Mulher, 82 anos, observada no Serviço de Urgência por alteração do comportamento e confusão mental com 3 dias de evolução. Apresentava antecedentes de diabetes
mellitus, hipertensão arterial, dislipidemia e insuficiência cardíaca e encontrava-se medicada de forma crónica com vildagliptina+metformina 50+1000mg bid, losartan 50mg id, fenofibrato 25mg id e bisoprolol 2,5mg id. Objetivamente estava prostrada apenas reativa a estímulos dolorosos, hipotensa, febril (38ºC), com rigidez da nuca e edemas maleolares ligeiros, sem lesões cutâneas. Analiticamente refere-se anemia normocítica normocrómica, leucócitos 16,29x10^9/L com 80,9% de neutrófilos e proteína-C-reativa 8,25mg/dl. Apresentava radiografia do tórax e tomografia computorizada craneoencefálica normais. Foi tentada punção lombar sem sucesso e iniciada antibioterapia empírica para meningite bacteriana com ceftriaxona 2g 2id e ampicilina 1g 6id. Após dois dias houve melhoria do estado de consciência, mantendo no entanto temperaturas subfebris. Ao 3º dia de internamento verificou-se aparecimento de lesões cutâneas purpúricas no lobo da orelha direita e lábios, e ao 7º dia, formação de extensa lesão purpúrica em toalha na mama e coxa à direita, com evolução para lesões bolhosas e necrose. A biópsia cutânea confirmou vasculite cutânea de pequenos vasos (VCPV) com características histológicas compatíveis com hipersensibilidade a fármacos. Após suspensão de fármacos constatou-se reepitilização centrípeta e cicatrização completa das lesões em cerca de 3 semanas. A VCPV corresponde ao subgrupo de vasculite que atinge vasos de menor calibre, histologicamente com inflamação leucocitoclástica. A etiologia é variada e inclui hipersensibilidade a fármacos, nomeadamente a cefalosporinas e ampicilina.

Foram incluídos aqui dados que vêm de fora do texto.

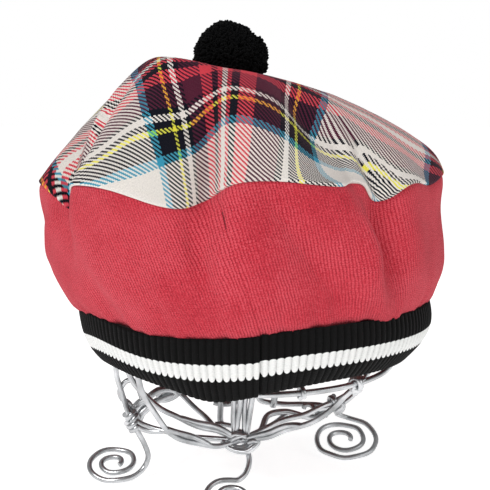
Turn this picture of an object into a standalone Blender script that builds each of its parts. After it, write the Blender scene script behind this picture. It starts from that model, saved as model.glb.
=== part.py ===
"""A pompom beret standing on a wire hat stand.

A tartan crown is gathered into a seam above a deep knitted side, which ends in a
ribbed band with a pale stripe; a yarn pompom sits in the dip of the crown. The stand
is bent wire: a hoop inside the band, a ring under the crown, a basket of wires running
down to a hub, and three legs that end in scrolls.

Lengths are metres, +Z up. The hat is worked out from the middle of the band's lower
rim, and at the end everything is moved so that the origin is the middle of the
footprint on the floor. Azimuths are degrees, 0 to the right, -90 to the front.
"""

import math

import bmesh
import bpy
import numpy as np
from mathutils import Matrix, Vector

GAP = 0.0003

BAND_HEIGHT = 0.0315
BAND_TOP_R = 0.0975
BAND_FOOT_R = 0.0865
BAND_WALL = 0.0030
BAND_BULGE = 0.0040
BULGE_LEAN = 0.45
BAND_OFFSET = 0.005
RIB_COUNT = 128
RIB_DEPTH = 0.0010
STRIPE_TOP = 0.40
STRIPE_FOOT = 0.65

BRIM_R = 0.112
BRIM_Z = 0.1055
BELLY_R = 0.115
HEM_FLARE = 0.010
SIDE_WALL = 0.0020

CROWN_RISE = 0.052
CROWN_WALL = 0.0015
CROWN_OFFSET = -0.006
RIDGE_R = 0.052
SEAT_DIP = 0.0108

POMPOM_R = 0.0202
POMPOM_X = -0.0078
POMPOM_FLAT = 0.96
POMPOM_LOCKS = 90
LOCK_DEPTH = 0.0016

STAND_HEIGHT = 0.075
WIRE_R = 0.0014
HOOP_CLEARANCE = 0.0041
HOOP_R = BAND_FOOT_R - BAND_WALL - HOOP_CLEARANCE - WIRE_R
HOOP_DROP = 0.001
HOOP_RISE = 0.007
CROWN_RING_SHARE = 0.50
RING_CLEARANCE = 0.0022
HUB_X = -0.003
HUB_Y = -0.020
HUB_HEIGHT = 0.0305
HUB_WRAP = 3.2
HUB_R = HUB_WRAP * WIRE_R
HUB = (HUB_X, HUB_Y, HUB_HEIGHT - STAND_HEIGHT)
POST_HEIGHT = 0.0385
INNER_RING_R = 0.012
SCROLL_R = 0.016

COLUMNS = 96
CROWN_RINGS = (0.17, 0.33, 0.45, 0.56, 0.69, 0.84, 1.0)
SIDE_ROWS = 7

# One row for each azimuth. The reaches and lifts are shares of the named sizes:
# ridge reach and lift of RIDGE_R and CROWN_RISE, brim reach and lift of BRIM_R and
# BRIM_Z, belly of BELLY_R. hem and rim lift the band's top and its lower edge by
# shares of BAND_HEIGHT. out and up place the shoulder of the crown between the ridge
# and the brim.
SECTIONS = (
    # azimuth, ridge_reach, ridge_lift, brim_reach, brim_lift, belly, hem, out, up, rim
    (-180, 0.74, 1.195, 0.955, 0.960, 0.950, -0.15, 0.59, 0.51, 0.02),
    (-150, 0.89, 1.185, 0.985, 0.990, 0.970, 0.06, 0.58, 0.52, 0.15),
    (-120, 1.14, 1.18, 1.020, 1.031, 0.990, -0.03, 0.56, 0.50, 0.05),
    (-104, 1.14, 1.125, 1.000, 1.042, 0.990, 0.00, 0.62, 0.52, -0.07),
    (-90, 1.14, 1.07, 0.990, 1.052, 0.985, 0.06, 0.72, 0.57, 0.03),
    (-78, 1.14, 1.01, 1.000, 1.050, 0.988, 0.135, 0.74, 0.57, 0.13),
    (-66, 1.14, 0.96, 1.010, 1.028, 0.990, 0.165, 0.62, 0.50, 0.19),
    (-48, 1.10, 0.88, 1.015, 1.020, 0.990, 0.17, 0.64, 0.50, 0.20),
    (-25, 1.02, 0.80, 1.025, 1.008, 0.972, 0.14, 0.82, 0.43, 0.16),
    (10, 0.94, 0.76, 1.013, 1.005, 0.962, 0.08, 0.98, 0.30, 0.11),
    (45, 1.00, 0.84, 0.990, 0.980, 0.985, 0.05, 0.76, 0.44, 0.05),
    (90, 1.08, 0.96, 0.980, 0.970, 0.985, 0.00, 0.58, 0.50, 0.00),
    (135, 0.86, 1.18, 0.970, 0.960, 0.960, -0.06, 0.56, 0.48, -0.02),
)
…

1 Manifesta-se geralmente por púrpura palpável, podendo evoluir para lesões vesiculares, bolhosas ou necrose cutânea. Em alguns casos pode ocorrer envolvimento sistémico, na maioria das vezes ligeiro e com resolução após descontinuação do fármaco.
1,2Figura I

Fig. 1. A/B. D3, lesões purpúricas no lobo da orelha direita (A) e labiais (B). C/D. D7, lesões purpúrica em tolha na mama direita (C) e coxa direita (D). E. D1 . Evolução da necrose cutânea para bolhas com rutura espontânea e reepitilização centrípeta. F. Fase de cicatrização em D25 de internamento.
Figura II

Fig. 2. A. Coloração HE, ampliação 4x. Extravasão hemática extensa na derme. B. Coloração HE, ampliação 20x. Vasos com alteração estrutural, deposição de fragmentos nucleares, necrose fibrinóide e agregados tromboembólicos no interior, característicos de inflamação leucocitoclástica.